#### PROBLEM REQUIREMENTS
Locate, in the data below, the line that contains "# Reference point: the" and the line that contains "if empty is"; reproduce exactly those two lines and every line between them, nothing more.

+ + + +

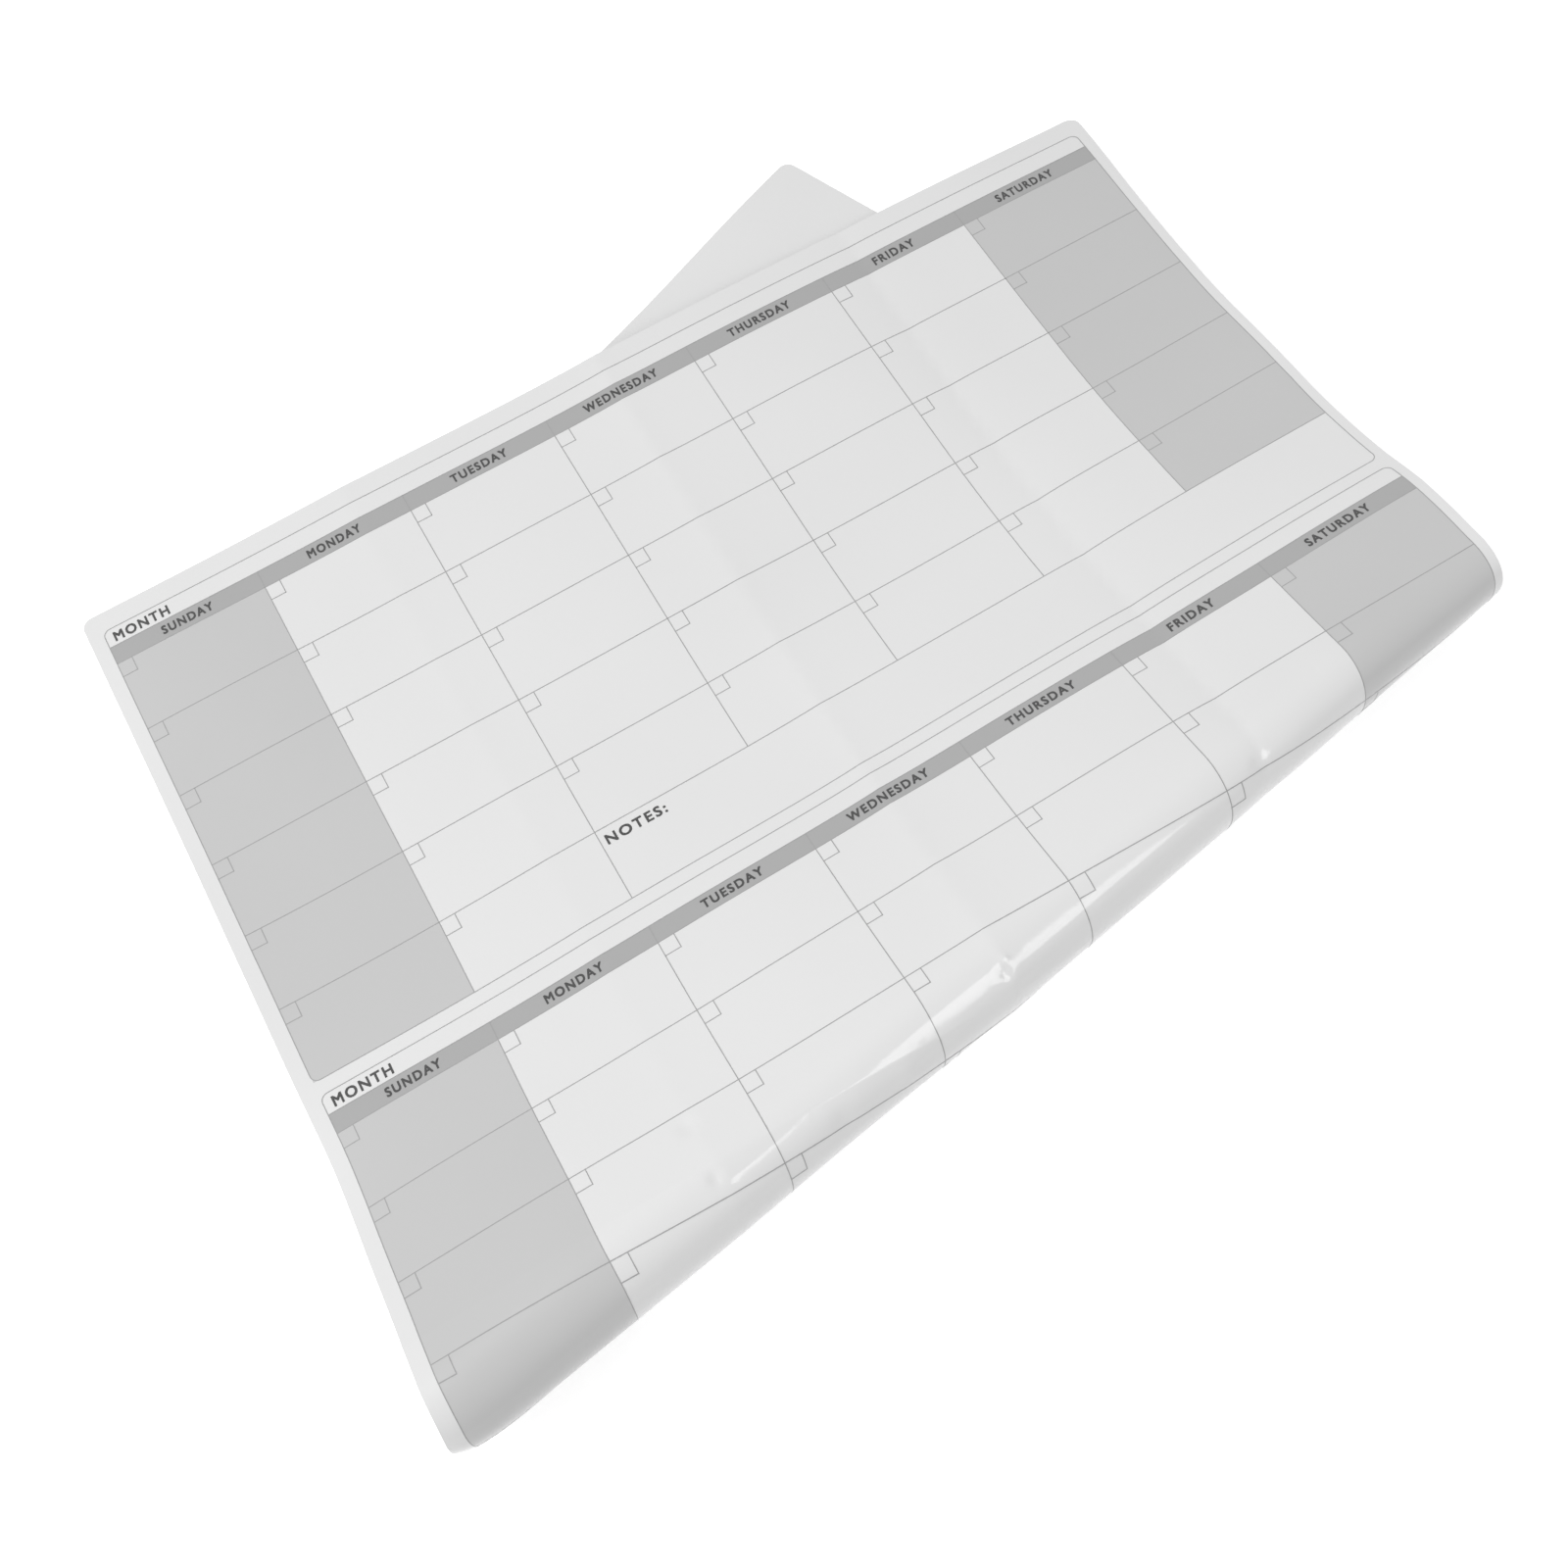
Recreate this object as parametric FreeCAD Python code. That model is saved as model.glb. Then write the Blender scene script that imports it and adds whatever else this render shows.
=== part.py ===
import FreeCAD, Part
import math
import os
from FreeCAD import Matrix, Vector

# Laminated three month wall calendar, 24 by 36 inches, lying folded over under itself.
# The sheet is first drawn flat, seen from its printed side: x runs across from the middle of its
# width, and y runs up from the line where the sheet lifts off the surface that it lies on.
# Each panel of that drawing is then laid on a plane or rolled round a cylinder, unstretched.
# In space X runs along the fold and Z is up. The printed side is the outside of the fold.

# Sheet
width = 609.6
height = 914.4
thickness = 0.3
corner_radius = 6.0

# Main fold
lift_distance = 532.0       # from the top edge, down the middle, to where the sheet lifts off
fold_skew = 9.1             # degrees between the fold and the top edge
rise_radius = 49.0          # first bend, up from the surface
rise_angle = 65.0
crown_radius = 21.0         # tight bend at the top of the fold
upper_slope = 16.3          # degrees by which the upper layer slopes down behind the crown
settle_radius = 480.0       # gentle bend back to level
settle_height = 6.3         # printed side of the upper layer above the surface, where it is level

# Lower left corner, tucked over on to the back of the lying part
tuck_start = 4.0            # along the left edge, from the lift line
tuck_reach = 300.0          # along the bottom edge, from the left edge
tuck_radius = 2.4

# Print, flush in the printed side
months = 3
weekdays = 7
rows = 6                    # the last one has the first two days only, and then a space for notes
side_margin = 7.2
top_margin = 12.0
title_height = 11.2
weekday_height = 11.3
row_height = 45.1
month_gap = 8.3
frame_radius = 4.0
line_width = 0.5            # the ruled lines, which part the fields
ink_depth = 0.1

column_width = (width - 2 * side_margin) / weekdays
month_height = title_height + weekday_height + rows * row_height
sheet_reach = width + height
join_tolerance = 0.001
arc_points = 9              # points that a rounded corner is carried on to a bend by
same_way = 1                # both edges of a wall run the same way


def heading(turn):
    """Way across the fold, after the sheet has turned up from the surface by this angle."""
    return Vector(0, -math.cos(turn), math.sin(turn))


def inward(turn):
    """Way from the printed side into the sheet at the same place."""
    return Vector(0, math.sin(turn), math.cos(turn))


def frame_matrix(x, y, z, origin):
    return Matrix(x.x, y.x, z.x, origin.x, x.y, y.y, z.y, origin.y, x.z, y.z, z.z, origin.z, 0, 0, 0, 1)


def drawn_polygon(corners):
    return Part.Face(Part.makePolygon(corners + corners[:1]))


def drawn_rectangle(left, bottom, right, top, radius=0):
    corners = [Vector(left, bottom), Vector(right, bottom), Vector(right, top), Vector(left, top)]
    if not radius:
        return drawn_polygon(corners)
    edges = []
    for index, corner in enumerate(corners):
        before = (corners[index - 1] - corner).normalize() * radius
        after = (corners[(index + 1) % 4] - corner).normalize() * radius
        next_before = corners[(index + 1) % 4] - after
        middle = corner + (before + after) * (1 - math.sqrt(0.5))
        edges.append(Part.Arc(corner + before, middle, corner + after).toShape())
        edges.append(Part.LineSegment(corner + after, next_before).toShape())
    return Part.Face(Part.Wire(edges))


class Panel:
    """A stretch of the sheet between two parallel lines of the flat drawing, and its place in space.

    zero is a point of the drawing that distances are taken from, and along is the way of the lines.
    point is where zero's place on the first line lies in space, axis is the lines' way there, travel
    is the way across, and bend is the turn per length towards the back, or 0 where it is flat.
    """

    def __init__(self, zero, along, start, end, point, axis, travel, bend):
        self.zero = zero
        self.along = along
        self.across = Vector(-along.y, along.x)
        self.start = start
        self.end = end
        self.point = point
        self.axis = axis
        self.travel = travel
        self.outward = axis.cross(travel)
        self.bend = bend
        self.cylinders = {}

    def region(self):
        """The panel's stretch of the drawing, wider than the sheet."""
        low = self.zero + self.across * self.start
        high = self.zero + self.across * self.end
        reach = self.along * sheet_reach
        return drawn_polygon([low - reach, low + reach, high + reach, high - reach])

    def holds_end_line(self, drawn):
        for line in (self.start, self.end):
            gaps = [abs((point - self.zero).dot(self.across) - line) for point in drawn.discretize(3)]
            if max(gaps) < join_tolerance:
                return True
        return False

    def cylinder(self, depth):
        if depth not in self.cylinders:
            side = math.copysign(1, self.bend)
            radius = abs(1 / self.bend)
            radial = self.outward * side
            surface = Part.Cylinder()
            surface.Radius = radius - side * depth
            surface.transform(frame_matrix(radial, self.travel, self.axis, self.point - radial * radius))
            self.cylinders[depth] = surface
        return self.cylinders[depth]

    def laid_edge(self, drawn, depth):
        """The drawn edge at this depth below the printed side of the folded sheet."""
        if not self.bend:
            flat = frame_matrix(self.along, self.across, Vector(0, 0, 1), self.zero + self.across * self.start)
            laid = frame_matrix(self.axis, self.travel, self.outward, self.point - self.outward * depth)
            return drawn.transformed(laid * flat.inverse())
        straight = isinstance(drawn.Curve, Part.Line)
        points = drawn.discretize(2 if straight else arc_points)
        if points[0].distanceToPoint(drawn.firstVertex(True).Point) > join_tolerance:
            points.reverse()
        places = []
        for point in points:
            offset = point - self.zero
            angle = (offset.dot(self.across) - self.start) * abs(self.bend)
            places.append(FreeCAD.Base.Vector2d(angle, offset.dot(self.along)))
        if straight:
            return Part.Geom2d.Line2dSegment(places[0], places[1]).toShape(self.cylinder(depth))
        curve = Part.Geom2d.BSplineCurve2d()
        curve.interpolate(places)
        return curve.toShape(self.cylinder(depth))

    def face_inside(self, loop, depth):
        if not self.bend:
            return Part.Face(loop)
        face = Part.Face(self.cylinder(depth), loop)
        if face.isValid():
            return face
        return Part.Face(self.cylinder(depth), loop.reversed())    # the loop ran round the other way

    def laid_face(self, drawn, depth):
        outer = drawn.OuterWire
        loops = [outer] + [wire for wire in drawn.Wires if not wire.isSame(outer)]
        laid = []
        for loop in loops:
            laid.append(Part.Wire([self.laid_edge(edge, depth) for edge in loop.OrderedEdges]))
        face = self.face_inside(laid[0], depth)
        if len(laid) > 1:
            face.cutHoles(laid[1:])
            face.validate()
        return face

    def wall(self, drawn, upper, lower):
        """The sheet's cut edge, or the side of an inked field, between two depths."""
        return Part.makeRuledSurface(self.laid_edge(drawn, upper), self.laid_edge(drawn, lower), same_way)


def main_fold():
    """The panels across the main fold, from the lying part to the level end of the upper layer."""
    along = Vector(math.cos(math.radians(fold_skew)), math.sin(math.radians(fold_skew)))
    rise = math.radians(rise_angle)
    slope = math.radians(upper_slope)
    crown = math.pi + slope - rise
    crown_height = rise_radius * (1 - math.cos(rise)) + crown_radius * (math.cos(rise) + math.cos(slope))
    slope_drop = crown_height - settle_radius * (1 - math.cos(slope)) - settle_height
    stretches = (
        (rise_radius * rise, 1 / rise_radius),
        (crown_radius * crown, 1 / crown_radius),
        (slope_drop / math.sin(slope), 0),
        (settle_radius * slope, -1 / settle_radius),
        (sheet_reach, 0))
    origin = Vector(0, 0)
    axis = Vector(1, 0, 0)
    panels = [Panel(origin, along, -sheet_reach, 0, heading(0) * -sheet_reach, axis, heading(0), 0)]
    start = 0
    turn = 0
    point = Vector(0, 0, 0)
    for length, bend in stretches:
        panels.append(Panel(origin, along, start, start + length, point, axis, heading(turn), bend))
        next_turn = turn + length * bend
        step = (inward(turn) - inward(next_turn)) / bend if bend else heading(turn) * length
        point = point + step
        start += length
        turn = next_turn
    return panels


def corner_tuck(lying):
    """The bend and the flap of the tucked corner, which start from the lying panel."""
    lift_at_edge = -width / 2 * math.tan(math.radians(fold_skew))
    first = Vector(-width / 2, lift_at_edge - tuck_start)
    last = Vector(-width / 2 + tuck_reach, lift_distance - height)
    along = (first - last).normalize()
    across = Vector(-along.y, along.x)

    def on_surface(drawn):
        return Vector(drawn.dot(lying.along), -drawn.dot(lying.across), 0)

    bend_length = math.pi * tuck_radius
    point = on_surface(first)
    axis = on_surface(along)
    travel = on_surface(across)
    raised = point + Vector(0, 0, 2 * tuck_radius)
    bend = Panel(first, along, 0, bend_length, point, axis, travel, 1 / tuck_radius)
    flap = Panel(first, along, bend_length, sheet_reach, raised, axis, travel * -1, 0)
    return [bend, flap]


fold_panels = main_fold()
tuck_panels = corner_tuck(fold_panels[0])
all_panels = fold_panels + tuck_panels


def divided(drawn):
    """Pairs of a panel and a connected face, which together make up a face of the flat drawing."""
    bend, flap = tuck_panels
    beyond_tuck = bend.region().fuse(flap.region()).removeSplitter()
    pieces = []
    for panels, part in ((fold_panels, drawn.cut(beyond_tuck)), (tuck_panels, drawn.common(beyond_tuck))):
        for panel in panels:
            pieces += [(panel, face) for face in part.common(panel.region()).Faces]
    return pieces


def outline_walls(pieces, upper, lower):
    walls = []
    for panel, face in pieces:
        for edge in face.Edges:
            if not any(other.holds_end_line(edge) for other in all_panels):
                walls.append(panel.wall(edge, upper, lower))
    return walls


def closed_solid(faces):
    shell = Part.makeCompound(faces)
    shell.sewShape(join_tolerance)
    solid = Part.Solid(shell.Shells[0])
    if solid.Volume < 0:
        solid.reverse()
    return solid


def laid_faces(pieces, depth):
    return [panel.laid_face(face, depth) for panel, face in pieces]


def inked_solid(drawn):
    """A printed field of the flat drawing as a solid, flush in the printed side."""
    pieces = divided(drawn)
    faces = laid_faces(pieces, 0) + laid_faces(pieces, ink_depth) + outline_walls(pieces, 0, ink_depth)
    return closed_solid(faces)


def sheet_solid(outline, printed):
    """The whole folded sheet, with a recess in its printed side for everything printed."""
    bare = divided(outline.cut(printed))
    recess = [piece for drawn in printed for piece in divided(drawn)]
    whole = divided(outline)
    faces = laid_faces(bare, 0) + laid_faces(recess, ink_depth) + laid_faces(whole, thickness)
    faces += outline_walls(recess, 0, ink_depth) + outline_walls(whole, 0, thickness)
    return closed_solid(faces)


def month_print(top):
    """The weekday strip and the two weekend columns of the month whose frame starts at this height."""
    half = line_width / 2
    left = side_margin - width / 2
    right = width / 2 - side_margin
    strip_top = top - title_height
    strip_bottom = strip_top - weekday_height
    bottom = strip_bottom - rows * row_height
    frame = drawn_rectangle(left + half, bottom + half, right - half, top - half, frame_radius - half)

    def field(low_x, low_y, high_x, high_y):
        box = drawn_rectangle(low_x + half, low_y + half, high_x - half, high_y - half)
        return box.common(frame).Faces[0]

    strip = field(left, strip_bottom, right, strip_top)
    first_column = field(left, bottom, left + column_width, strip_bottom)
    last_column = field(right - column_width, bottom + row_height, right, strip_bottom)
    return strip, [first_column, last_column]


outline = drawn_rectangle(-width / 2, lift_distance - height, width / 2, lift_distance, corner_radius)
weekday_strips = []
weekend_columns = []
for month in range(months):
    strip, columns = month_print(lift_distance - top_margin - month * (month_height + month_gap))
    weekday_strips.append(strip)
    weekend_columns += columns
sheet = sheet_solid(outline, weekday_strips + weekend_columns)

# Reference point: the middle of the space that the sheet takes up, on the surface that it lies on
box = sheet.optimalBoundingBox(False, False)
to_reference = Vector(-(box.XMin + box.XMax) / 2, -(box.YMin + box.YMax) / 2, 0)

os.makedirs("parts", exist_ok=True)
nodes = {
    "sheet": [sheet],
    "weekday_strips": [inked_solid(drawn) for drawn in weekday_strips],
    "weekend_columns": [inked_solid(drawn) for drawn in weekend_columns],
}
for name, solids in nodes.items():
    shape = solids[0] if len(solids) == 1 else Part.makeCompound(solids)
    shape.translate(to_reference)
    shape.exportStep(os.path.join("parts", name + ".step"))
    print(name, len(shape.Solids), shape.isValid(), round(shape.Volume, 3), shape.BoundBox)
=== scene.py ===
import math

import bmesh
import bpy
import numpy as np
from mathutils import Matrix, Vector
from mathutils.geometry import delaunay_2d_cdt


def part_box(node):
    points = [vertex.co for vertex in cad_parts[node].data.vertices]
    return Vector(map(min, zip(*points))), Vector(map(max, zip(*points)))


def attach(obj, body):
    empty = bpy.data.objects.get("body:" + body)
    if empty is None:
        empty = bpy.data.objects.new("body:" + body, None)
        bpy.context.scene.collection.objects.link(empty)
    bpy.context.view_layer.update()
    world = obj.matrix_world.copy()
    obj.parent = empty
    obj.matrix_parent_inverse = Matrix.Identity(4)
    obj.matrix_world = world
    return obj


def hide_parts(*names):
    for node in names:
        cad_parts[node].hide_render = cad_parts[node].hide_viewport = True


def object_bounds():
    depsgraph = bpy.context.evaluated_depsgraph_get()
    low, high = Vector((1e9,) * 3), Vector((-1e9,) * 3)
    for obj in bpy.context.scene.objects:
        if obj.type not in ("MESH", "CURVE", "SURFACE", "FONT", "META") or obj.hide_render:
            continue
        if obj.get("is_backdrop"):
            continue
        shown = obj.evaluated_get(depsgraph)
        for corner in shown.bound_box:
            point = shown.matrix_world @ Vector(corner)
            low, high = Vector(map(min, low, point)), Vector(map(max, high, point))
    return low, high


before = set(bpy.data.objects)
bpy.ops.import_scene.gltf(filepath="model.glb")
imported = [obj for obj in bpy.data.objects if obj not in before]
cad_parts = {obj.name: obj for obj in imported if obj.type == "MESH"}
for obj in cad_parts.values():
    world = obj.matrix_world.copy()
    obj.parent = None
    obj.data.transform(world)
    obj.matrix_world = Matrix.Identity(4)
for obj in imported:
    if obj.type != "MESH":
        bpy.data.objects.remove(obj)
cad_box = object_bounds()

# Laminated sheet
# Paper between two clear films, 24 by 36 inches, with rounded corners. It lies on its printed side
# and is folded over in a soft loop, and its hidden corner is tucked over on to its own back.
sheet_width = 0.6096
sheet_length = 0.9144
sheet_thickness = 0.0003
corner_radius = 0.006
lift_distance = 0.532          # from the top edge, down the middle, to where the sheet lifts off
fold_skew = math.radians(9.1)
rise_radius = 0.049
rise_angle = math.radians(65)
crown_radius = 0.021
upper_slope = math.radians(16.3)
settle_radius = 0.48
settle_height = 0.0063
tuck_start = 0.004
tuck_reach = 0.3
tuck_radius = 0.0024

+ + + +

#### ANSWER TO THE TASK
# Reference point: the middle of the space that the sheet takes up, on the surface that it lies on
box = sheet.optimalBoundingBox(False, False)
to_reference = Vector(-(box.XMin + box.XMax) / 2, -(box.YMin + box.YMax) / 2, 0)

os.makedirs("parts", exist_ok=True)
nodes = {
    "sheet": [sheet],
    "weekday_strips": [inked_solid(drawn) for drawn in weekday_strips],
    "weekend_columns": [inked_solid(drawn) for drawn in weekend_columns],
}
for name, solids in nodes.items():
    shape = solids[0] if len(solids) == 1 else Part.makeCompound(solids)
    shape.translate(to_reference)
    shape.exportStep(os.path.join("parts", name + ".step"))
    print(name, len(shape.Solids), shape.isValid(), round(shape.Volume, 3), shape.BoundBox)
=== scene.py ===
import math

import bmesh
import bpy
import numpy as np
from mathutils import Matrix, Vector
from mathutils.geometry import delaunay_2d_cdt


def part_box(node):
    points = [vertex.co for vertex in cad_parts[node].data.vertices]
    return Vector(map(min, zip(*points))), Vector(map(max, zip(*points)))


def attach(obj, body):
    empty = bpy.data.objects.get("body:" + body)
    if empty is None:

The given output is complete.